Entries with model source code
— begin —

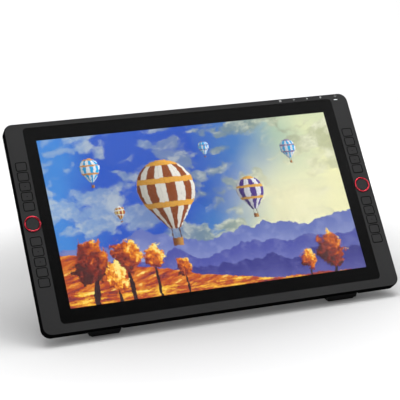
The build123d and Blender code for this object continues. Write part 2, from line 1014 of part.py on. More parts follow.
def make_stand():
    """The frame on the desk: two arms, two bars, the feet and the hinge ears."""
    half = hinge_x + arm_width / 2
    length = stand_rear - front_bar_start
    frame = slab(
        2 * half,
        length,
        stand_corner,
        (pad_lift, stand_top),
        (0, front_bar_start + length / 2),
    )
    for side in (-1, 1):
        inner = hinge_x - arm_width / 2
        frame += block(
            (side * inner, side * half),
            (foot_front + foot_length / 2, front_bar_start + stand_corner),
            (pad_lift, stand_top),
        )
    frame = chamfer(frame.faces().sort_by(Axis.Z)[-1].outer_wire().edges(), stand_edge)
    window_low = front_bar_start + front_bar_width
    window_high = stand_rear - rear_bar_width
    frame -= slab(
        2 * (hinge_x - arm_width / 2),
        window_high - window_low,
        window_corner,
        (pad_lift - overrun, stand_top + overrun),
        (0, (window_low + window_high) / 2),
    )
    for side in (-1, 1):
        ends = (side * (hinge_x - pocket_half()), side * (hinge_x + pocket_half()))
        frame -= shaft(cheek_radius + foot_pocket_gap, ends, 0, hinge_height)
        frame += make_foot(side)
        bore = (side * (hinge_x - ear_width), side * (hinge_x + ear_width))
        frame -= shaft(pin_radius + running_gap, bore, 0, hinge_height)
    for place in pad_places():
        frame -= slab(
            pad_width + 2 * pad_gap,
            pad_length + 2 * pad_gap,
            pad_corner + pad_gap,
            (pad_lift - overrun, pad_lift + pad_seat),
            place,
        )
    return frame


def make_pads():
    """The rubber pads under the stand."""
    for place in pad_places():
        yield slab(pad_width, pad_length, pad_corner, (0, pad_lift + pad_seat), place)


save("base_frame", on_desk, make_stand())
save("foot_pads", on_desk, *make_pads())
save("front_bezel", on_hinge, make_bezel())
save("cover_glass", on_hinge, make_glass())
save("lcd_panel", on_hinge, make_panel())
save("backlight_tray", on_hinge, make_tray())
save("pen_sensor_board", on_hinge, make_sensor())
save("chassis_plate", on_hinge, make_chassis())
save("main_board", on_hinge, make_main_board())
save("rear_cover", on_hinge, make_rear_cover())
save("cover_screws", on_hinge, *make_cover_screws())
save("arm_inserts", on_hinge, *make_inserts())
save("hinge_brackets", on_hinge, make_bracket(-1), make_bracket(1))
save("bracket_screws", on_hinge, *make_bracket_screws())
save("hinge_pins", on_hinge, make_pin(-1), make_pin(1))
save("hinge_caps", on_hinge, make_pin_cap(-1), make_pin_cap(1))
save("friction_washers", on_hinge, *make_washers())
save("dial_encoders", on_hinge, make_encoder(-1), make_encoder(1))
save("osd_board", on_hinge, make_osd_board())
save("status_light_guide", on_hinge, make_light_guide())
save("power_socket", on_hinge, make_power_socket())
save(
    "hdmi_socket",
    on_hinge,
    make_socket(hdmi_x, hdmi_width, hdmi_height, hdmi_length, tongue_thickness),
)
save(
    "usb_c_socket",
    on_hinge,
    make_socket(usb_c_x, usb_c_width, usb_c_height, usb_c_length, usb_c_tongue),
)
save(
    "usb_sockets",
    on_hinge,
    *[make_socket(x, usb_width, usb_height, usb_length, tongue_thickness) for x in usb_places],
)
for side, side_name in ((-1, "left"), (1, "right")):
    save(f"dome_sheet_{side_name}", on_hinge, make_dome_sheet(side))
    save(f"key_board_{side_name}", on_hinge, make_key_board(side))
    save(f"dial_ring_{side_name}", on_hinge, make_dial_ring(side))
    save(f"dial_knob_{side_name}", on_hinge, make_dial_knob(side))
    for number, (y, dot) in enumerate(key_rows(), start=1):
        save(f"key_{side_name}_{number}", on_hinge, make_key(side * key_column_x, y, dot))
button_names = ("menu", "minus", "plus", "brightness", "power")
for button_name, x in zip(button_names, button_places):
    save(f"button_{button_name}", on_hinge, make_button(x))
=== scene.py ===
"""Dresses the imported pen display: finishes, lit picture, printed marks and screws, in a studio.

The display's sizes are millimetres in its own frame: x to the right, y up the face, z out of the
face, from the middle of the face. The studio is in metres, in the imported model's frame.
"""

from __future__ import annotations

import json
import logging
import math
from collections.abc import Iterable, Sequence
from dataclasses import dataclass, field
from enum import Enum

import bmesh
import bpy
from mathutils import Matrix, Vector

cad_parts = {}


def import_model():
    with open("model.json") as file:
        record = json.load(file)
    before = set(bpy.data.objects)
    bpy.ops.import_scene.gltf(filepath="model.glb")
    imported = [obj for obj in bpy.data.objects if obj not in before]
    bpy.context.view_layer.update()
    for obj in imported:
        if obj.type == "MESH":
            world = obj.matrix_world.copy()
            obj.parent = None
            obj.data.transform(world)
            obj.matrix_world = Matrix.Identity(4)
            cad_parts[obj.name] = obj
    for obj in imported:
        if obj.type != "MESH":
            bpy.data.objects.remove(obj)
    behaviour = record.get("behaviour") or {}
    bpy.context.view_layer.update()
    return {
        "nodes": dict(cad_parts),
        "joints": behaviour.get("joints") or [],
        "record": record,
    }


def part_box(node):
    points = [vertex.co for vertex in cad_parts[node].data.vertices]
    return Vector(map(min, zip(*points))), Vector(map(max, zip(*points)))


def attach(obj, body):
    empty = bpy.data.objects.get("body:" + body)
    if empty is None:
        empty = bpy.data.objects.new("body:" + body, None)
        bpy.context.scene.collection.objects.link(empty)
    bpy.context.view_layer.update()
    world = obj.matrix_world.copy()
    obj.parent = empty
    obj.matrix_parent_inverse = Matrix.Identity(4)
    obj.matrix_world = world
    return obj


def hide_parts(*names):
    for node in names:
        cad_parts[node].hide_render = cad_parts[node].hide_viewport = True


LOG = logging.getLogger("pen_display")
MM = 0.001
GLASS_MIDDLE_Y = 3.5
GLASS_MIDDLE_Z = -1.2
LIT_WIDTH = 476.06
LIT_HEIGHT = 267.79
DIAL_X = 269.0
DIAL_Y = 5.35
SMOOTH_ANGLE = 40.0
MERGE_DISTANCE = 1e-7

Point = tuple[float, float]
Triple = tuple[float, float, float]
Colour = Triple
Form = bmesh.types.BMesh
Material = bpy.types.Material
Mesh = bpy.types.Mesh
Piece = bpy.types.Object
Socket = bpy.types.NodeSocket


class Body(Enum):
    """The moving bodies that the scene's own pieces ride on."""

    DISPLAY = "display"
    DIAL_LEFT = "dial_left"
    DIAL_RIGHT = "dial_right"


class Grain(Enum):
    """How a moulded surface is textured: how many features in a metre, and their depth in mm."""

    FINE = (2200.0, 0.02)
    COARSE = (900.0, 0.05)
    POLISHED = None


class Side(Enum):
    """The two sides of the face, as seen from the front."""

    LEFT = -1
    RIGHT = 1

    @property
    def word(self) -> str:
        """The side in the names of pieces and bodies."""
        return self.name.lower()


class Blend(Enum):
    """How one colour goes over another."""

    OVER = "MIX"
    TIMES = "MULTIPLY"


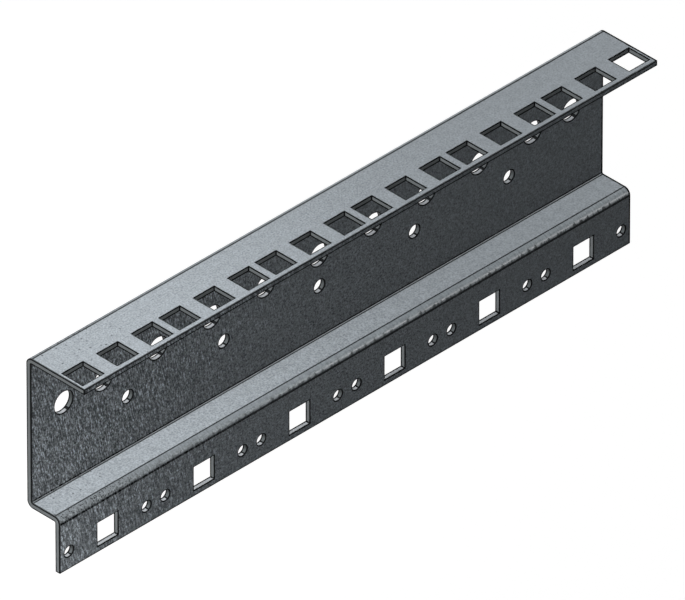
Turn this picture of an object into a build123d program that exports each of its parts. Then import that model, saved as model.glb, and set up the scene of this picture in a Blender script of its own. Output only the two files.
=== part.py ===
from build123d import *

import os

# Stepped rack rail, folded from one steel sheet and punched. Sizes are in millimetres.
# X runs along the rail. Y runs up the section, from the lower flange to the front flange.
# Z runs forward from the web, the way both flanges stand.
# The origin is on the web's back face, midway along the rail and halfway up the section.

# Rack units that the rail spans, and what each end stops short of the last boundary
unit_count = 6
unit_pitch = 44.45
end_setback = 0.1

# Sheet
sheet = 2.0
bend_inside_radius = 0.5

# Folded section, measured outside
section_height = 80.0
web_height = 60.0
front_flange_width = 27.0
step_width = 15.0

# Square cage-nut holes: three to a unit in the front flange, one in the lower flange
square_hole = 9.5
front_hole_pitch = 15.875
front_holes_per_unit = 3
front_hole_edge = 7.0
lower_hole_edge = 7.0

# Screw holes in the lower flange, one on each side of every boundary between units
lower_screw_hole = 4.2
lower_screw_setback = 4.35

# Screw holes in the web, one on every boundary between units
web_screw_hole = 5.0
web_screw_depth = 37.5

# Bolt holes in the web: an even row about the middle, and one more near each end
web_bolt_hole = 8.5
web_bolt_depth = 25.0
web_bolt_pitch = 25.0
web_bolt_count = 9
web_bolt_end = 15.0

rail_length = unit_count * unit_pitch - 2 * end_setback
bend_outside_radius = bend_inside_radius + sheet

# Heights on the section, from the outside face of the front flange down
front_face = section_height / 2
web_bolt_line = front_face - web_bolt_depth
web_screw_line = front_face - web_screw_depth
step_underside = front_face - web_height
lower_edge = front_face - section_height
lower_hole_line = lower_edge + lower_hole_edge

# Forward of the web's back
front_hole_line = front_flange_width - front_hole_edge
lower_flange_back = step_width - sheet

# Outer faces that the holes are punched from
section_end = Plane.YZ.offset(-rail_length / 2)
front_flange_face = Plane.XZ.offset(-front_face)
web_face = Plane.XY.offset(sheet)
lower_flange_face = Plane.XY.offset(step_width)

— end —

Extract only the lines from the line with "for button_name, x" through the line with "points = [vertex.co", keeping both end lines exactly as they are.

## Output
for button_name, x in zip(button_names, button_places):
    save(f"button_{button_name}", on_hinge, make_button(x))
=== scene.py ===
"""Dresses the imported pen display: finishes, lit picture, printed marks and screws, in a studio.

The display's sizes are millimetres in its own frame: x to the right, y up the face, z out of the
face, from the middle of the face. The studio is in metres, in the imported model's frame.
"""

from __future__ import annotations

import json
import logging
import math
from collections.abc import Iterable, Sequence
from dataclasses import dataclass, field
from enum import Enum

import bmesh
import bpy
from mathutils import Matrix, Vector

cad_parts = {}


def import_model():
    with open("model.json") as file:
        record = json.load(file)
    before = set(bpy.data.objects)
    bpy.ops.import_scene.gltf(filepath="model.glb")
    imported = [obj for obj in bpy.data.objects if obj not in before]
    bpy.context.view_layer.update()
    for obj in imported:
        if obj.type == "MESH":
            world = obj.matrix_world.copy()
            obj.parent = None
            obj.data.transform(world)
            obj.matrix_world = Matrix.Identity(4)
            cad_parts[obj.name] = obj
    for obj in imported:
        if obj.type != "MESH":
            bpy.data.objects.remove(obj)
    behaviour = record.get("behaviour") or {}
    bpy.context.view_layer.update()
    return {
        "nodes": dict(cad_parts),
        "joints": behaviour.get("joints") or [],
        "record": record,
    }


def part_box(node):
    points = [vertex.co for vertex in cad_parts[node].data.vertices]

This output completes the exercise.